Question

Consider a wod raft with length = 5.0m, width 3.0 m and height = 1.0m, with density =600kg/m^3. There is an object of a mass of 500 kg standing on the raft. How deep will it sink into the water of density 1000 kg/m^3?

Answer 1

Answer:

0.63333m

Explanation:

If the wood raft partially sinks, it means the water exerts a force upwards, equal to the weight of the displaced water by the part sank that is in magnitude equal to the weight of the raft and the objects on it but the opposite direction.  There fore, we need to calculate the mass of the raft and add it to the object mass for the total.

$m_r=V_r\rho_r$

Where $V_r=5\times3\times1=15m^3$ is the volume of the raft and$\rho=600kg/m^3$ is the density.

$m_r=(600)(15)=9000Kg$

The total mass is 9500Kg (The raft plus the object), and this is equal to the mass of the water displaced.

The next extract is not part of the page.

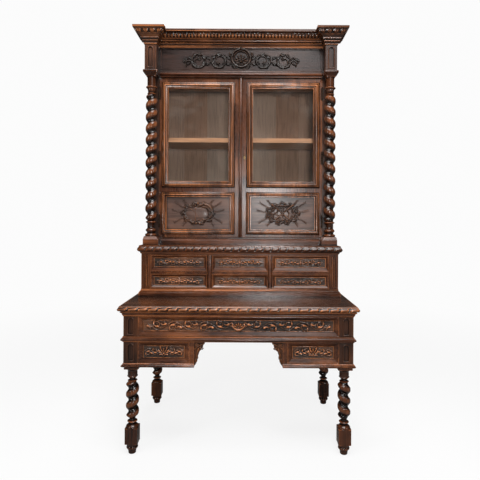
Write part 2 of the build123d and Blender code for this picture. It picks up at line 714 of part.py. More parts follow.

Now find the volume of water that has this mass:

$V=m/\rho$

$V_w=m_w/\rho_w=\frac{9500}{1000} =9.5m^3$

With this volume you can calculate at what height of the raft the water will be. The base of the raft will be the same, just calculate the new height.

$V=h\times B\\h=V/B=\frac{9.5}{5\times3}=\frac{9.5}{15}=0.63333m$